More especially, this competition has grown fierce because of the current financial climate. Ghana is on the path of economic recovery, and many of financial measures and metrics are seeing some positive trends. However, financing avenues for most startups have not largely been affected. Consequently, many startups have had to look for other avenues to start and finance the activities of their businesses. Largely, and in startup lingua, we often hear people mention avenues like venture capital, angel investing and bank loans. This has been the general talk by many small and medium enterprises, but is that really what the Ghanaian market has explored or worked with over time? Most of these things are mentioned in relation to startups not because they are what defines a startup, but because they are resulting effects when your business is truly a startup. We know now that not all startups are ‘startups’.

In my view, the Ghanaian small and medium market has been characterised by a few OTHER financing avenues and consequently, these measures can be improved to generate more returns for potential investors who will often be searching for alternative investments.

Funded or not, there a couple of significant costs startups have to bare: ongoing product development, hiring, cost of goods sold and getting a physical premise. Clearly, these among other reasons give rise to the need of startup financing.

How then can the Ghanaian startup be funded? I have observed that majority of Ghanaian small and medium businesses are financed largely by family & friends, accelerators or incubators, bank loans and in recent times, crowdfunding.

Family and Friends

Popularly referred to as informal finance, it is one of the major forms of financing in developing countries like Ghana. In 2006, for example, several million small companies from 42 countries raised over $600 billion from informal investors, and some entrepreneurs relied exclusively on informal finance. As the Wall Street Journal (2012) writes, “budding entrepreneurs” often turn to the “Bank of Mom or Dad” for a “dream-come-true interest rate.”
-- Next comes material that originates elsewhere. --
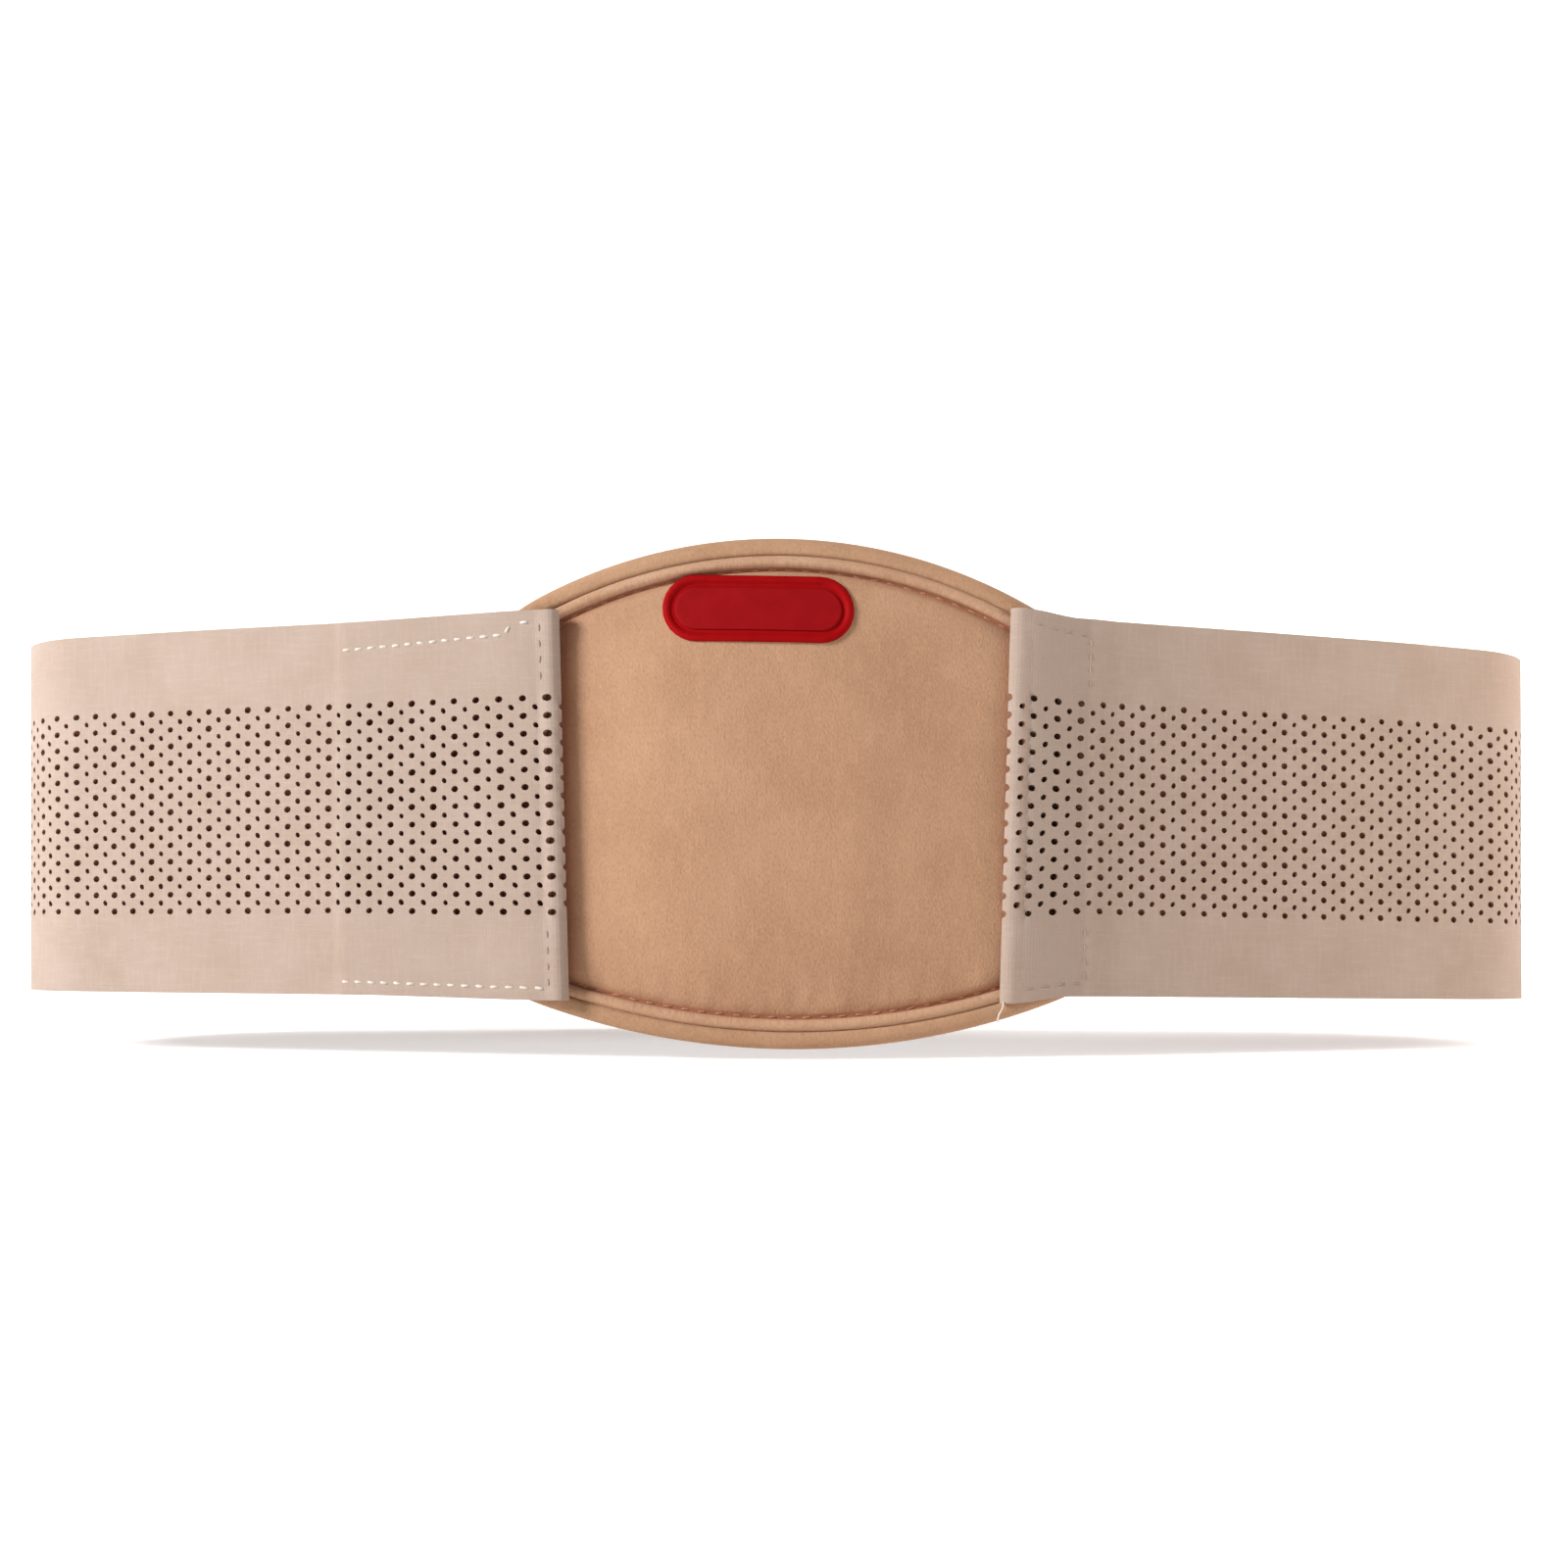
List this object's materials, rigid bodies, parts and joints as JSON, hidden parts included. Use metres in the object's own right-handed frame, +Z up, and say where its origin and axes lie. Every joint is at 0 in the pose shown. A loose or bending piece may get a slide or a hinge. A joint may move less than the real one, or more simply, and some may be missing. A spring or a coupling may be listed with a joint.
{
  "type": "lumbar support belt",
  "caption": "Closed lumbar support belt: plush front panel with a blank rubber badge, perforated elastic side straps, a hooked tab and a boned padded lumbar panel.",
  "frame": {"origin": "centre of the wearer's waist at mid height of the straps", "axes": "+Z up, -Y towards the front panel, +X towards the strap that is sewn to the front panel"},
  "size_m": [0.4452, 0.1906, 0.1365],
  "materials": {
    "elastic_webbing": "perforated warp-knitted elastic, matt",
    "wing_cloth": "folded woven cloth, matt",
    "lining_cloth": "brushed jersey, matt",
    "foam": "soft laminated foam",
    "stiff_plate": "flexible sheet",
    "cover_cloth": "woven cloth, matt",
    "plush": "brushed loop plush, short nap",
    "binding_tape": "folded knitted tape, matt",
    "label_tape": "woven label, blank",
    "hook_tape": "hook tape",
    "red_rubber": "moulded, satin",
    "casing_tape": "woven tape, matt",
    "spring_steel": "flat spring steel",
    "tip_plastic": "dipped plastic"
  },
  "bodies": {
    "lumbar": {"lumbar_lining": "lining_cloth", "lumbar_foam": "foam", "lumbar_plate": "stiff_plate", "lumbar_cover": "cover_cloth", "lumbar_binding": "binding_tape", "care_label": "label_tape", "stay_casing_1": "casing_tape", "stay_casing_2": "casing_tape", "stay_casing_3": "casing_tape", "stay_casing_4": "casing_tape"},
    "left_arm": {"left_wing": "wing_cloth", "left_strap": "elastic_webbing"},
    "tab": {"left_tab": "elastic_webbing", "hook_patch": "hook_tape"},
    "right_arm": {"right_wing": "wing_cloth", "right_strap": "elastic_webbing", "front_lining": "lining_cloth", "front_foam": "foam", "front_plush": "plush", "front_binding": "binding_tape", "front_piping": "plush", "badge_frame": "red_rubber", "badge_inlay": "red_rubber"},
    "stay_body_1": {"stay_1": "spring_steel", "stay_tips_1": "tip_plastic"},
    "stay_body_2": {"stay_2": "spring_steel", "stay_tips_2": "tip_plastic"},
    "stay_body_3": {"stay_3": "spring_steel", "stay_tips_3": "tip_plastic"},
    "stay_body_4": {"stay_4": "spring_steel", "stay_tips_4": "tip_plastic"}
  },
  "joints": [
    {"name": "left_side_open", "type": "hinge", "parent": "lumbar", "child": "left_arm", "pos_m": [-0.10663, 0.08629, 0], "axis": [0, 0, -1], "range_deg": [0, 90]},
    {"name": "right_side_open", "type": "hinge", "parent": "lumbar", "child": "right_arm", "pos_m": [0.10663, 0.08629, 0], "axis": [0, 0, 1], "range_deg": [0, 27]},
    {"name": "closure_peel", "type": "hinge", "parent": "left_arm", "child": "tab", "pos_m": [-0.1203, -0.07436, 0], "axis": [0, 0, -1], "range_deg": [0, 110]},
    {"name": "stay_slide_1", "type": "slide", "parent": "lumbar", "child": "stay_body_1", "axis": [0, 0, 1], "range_m": [0, 0.1]},
    {"name": "stay_slide_2", "type": "slide", "parent": "lumbar", "child": "stay_body_2", "axis": [0, 0, 1], "range_m": [0, 0.1]},
    {"name": "stay_slide_3", "type": "slide", "parent": "lumbar", "child": "stay_body_3", "axis": [0, 0, 1], "range_m": [0, 0.1]},
    {"name": "stay_slide_4", "type": "slide", "parent": "lumbar", "child": "stay_body_4", "axis": [0, 0, 1], "range_m": [0, 0.1]}
  ],
  "couplings": [
    {"joint": "right_side_open", "follows": "left_side_open", "ratio": 0.3}
  ]
}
A survey by Lee and Persson, concludes that family financing is often the last resort for many small entrepreneurs. On the contrary and in my view, the reverse is over here in Ghana. Now let me hasten to add that, financing options like self-financing are often lumped together with what family and friends will contribute. Another distinguishing factor is what side of the financing do you want them to provide. They can either take an equity stake or loan this money to the growth of your business. Also, another key benefit of financing your operations from family and friends is that the returns expected by this category is not very high. However, not all social transactions, even among friends or relatives, operate on pure altruism. There are often families who treat such transactions as pure financial institutions would and this goes a long way to motivate startups to grow,

Loans and microfinance

Once thought of as the go-to option for many, a struggling economy amid high interest rates have made these options elusive. Personally, this option most of the time tips the scale in favor of the lender. Yet, the various types of lenders can prove as economically viable for some businesses. Assuming I’m building a community based solution and the benefit is evident with the respective backing of generating profit, it will be much easier for me to obtain a loan from a community bank as against a commercial bank. To a greater extent, microfinance loans typically target small business owners and can be a push for startups.

2018

Startup Incubators and Accelerators

A startup incubator supports new ventures during the idea stage, providing access to the infrastructure and environment required for developing a Minimum Viable Product (MVP). With no offer of funding (and no expectation of equity in return), proven performance isn't a prerequisite, with incubators collaborating with their participants for anywhere from a few months to several years.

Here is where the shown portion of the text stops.